-- Start of Available records --
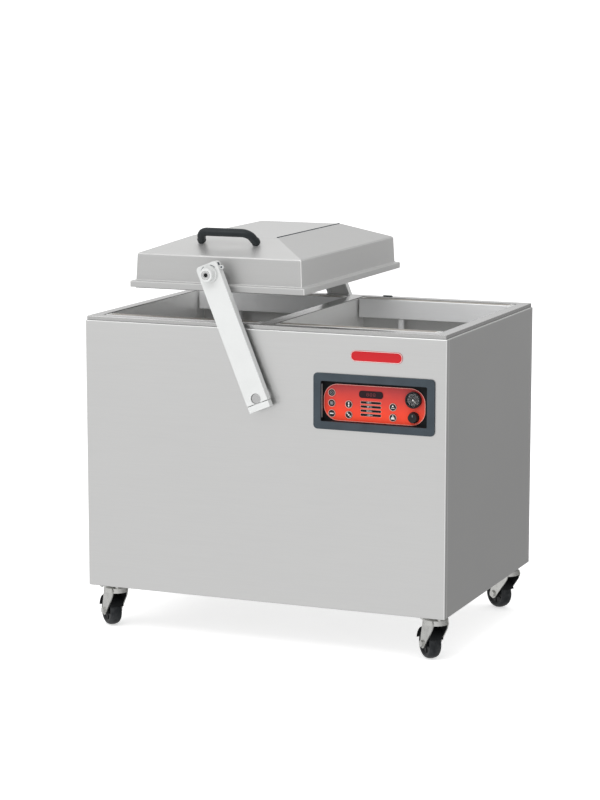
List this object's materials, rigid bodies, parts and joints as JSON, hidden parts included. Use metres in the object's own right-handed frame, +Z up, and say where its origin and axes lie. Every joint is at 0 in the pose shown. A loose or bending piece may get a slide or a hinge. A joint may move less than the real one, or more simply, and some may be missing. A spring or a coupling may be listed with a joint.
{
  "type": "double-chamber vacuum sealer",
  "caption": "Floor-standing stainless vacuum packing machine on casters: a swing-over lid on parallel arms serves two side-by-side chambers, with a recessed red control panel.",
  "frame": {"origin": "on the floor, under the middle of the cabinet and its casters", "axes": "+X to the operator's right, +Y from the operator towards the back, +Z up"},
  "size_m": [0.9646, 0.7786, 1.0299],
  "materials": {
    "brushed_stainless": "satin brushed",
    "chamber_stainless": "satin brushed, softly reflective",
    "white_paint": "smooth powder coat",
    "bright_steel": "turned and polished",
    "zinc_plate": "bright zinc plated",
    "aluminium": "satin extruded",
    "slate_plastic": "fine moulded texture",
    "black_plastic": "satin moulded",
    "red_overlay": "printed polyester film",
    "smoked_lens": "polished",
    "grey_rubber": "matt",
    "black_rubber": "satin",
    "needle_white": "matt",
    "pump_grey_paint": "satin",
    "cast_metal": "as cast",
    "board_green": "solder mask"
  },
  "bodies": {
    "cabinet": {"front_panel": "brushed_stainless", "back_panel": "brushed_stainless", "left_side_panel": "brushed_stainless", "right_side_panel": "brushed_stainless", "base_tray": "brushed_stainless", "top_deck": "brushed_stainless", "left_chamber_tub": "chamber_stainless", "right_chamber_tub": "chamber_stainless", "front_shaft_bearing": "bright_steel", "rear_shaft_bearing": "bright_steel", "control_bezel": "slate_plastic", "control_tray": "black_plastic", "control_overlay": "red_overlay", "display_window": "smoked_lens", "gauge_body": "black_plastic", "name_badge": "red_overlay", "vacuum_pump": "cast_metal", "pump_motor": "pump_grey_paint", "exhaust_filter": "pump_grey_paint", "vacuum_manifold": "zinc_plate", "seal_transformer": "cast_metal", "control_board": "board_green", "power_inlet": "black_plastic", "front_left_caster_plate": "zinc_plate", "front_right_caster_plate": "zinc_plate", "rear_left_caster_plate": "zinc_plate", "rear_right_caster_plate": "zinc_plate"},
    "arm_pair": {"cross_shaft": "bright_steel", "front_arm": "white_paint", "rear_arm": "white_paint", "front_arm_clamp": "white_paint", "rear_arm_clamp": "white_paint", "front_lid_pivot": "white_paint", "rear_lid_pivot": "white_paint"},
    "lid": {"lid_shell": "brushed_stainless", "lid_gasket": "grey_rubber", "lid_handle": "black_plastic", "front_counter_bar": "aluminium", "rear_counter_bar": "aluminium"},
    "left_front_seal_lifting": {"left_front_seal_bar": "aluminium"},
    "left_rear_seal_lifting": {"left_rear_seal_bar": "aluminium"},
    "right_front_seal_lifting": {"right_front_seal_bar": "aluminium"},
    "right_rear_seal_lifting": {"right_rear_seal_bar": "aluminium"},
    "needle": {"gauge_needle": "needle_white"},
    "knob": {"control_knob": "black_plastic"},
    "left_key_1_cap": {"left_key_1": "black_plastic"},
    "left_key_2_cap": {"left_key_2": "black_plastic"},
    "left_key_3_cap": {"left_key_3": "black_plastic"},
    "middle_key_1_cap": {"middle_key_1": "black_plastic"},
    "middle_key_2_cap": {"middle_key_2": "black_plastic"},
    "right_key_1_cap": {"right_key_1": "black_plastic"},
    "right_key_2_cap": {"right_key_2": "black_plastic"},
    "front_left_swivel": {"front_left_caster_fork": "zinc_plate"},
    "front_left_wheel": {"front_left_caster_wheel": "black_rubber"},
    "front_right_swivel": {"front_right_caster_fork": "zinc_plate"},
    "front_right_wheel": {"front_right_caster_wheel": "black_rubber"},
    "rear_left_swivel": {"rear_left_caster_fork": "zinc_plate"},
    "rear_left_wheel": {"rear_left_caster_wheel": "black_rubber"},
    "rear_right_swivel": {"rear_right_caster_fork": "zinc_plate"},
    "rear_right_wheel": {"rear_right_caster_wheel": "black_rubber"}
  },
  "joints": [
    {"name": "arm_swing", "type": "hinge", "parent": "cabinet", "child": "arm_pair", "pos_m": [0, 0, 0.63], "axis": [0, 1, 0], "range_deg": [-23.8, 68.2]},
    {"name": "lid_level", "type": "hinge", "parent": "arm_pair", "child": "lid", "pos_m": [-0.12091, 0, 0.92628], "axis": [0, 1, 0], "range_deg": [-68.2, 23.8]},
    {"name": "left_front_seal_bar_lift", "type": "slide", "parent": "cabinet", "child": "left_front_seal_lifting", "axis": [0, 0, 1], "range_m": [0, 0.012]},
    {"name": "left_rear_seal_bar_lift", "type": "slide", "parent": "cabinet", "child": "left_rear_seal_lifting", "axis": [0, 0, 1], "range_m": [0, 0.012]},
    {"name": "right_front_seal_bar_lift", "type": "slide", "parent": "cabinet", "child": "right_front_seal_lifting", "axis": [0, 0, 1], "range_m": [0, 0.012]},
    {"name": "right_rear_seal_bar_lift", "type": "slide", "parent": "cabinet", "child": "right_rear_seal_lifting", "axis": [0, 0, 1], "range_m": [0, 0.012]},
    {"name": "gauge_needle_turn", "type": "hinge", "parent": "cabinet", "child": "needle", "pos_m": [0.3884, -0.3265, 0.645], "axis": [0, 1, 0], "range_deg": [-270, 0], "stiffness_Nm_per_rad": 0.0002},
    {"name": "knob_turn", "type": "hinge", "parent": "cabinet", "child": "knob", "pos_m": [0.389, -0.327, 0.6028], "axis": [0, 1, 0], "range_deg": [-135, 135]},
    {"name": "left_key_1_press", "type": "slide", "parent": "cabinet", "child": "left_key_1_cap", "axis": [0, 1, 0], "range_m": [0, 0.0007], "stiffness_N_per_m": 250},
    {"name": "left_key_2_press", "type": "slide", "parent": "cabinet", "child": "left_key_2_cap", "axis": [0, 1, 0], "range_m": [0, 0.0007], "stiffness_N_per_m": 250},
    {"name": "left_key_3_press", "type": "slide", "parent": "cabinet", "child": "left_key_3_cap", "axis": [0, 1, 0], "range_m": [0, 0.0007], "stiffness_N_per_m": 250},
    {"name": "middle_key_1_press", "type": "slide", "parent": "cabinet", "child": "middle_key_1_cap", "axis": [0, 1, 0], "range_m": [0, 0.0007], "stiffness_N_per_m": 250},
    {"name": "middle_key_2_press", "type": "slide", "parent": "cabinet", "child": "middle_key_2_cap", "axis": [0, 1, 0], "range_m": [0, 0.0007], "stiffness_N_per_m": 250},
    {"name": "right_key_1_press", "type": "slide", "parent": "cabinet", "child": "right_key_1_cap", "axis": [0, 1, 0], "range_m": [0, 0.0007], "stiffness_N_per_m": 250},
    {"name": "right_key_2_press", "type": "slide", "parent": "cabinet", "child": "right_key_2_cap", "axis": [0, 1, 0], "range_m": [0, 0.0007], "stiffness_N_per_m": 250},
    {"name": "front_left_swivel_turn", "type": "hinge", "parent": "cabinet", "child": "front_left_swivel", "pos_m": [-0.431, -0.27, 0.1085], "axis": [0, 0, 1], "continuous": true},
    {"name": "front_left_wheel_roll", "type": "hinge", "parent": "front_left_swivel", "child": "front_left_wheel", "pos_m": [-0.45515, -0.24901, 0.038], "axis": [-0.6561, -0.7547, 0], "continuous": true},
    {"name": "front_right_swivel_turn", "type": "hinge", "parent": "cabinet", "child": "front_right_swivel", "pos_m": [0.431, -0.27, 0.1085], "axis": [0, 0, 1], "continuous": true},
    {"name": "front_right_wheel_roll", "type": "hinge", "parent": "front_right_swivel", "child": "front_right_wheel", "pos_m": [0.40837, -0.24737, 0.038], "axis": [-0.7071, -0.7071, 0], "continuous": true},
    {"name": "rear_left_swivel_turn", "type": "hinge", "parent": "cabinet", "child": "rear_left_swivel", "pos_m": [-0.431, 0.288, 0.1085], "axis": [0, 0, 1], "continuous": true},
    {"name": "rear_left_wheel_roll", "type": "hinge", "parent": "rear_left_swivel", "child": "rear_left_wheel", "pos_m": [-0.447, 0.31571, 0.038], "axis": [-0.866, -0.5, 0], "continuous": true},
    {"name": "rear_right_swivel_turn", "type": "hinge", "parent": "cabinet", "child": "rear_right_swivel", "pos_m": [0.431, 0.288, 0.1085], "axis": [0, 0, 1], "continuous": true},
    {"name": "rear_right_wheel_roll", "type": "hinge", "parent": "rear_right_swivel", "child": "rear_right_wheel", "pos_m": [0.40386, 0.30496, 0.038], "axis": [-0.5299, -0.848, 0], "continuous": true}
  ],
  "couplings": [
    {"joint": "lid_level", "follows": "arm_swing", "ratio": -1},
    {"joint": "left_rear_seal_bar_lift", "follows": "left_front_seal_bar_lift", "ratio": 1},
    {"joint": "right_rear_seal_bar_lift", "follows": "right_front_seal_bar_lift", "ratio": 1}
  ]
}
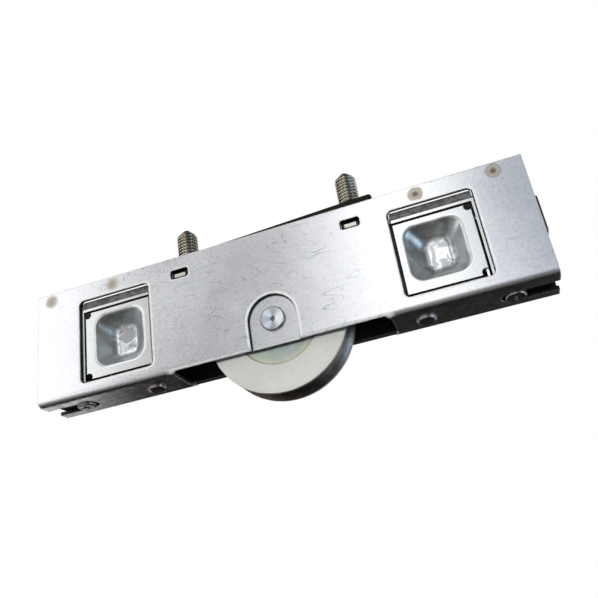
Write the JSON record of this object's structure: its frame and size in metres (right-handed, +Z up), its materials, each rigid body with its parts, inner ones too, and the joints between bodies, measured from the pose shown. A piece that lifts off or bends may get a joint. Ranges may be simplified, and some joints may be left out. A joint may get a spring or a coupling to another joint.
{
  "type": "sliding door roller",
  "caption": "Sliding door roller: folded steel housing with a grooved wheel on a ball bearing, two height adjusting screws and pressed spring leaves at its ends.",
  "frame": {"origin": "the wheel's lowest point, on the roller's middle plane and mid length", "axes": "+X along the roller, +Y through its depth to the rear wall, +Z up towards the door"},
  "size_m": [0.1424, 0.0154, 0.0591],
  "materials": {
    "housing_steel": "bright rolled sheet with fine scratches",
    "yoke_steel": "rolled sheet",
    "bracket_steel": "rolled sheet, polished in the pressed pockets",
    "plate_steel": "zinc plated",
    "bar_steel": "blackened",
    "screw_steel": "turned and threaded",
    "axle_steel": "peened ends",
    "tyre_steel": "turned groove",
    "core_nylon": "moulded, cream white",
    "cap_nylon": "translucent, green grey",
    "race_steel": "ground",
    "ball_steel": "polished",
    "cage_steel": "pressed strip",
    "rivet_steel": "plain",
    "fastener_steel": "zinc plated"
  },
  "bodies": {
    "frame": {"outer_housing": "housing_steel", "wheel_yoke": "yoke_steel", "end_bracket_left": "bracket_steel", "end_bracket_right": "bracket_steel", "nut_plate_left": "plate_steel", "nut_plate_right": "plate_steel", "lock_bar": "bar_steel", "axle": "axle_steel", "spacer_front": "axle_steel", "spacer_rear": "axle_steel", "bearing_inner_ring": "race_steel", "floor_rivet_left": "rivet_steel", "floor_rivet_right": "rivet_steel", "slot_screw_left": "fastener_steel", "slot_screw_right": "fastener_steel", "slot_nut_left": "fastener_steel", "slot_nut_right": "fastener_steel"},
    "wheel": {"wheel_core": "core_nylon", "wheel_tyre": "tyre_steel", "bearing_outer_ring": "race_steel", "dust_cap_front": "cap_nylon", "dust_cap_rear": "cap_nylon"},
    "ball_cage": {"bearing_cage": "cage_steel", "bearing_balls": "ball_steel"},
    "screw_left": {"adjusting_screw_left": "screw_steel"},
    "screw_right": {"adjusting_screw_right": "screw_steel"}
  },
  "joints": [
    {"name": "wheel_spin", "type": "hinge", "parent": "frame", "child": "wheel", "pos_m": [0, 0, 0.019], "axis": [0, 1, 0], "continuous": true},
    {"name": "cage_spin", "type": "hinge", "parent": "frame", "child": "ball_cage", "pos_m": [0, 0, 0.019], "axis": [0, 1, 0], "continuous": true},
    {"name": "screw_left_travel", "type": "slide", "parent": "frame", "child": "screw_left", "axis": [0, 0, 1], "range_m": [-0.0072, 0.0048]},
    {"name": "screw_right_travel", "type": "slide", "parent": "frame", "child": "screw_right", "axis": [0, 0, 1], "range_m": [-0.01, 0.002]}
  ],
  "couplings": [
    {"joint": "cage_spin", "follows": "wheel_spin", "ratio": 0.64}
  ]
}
-- End of Available records --
Short task => Pick out the lines that contain "bodies" and copy them.

Expected answer =>
List this object's materials, rigid bodies, parts and joints as JSON, hidden parts included. Use metres in the object's own right-handed frame, +Z up, and say where its origin and axes lie. Every joint is at 0 in the pose shown. A loose or bending piece may get a slide or a hinge. A joint may move less than the real one, or more simply, and some may be missing. A spring or a coupling may be listed with a joint.
  "bodies": {
Write the JSON record of this object's structure: its frame and size in metres (right-handed, +Z up), its materials, each rigid body with its parts, inner ones too, and the joints between bodies, measured from the pose shown. A piece that lifts off or bends may get a joint. Ranges may be simplified, and some joints may be left out. A joint may get a spring or a coupling to another joint.
  "bodies": {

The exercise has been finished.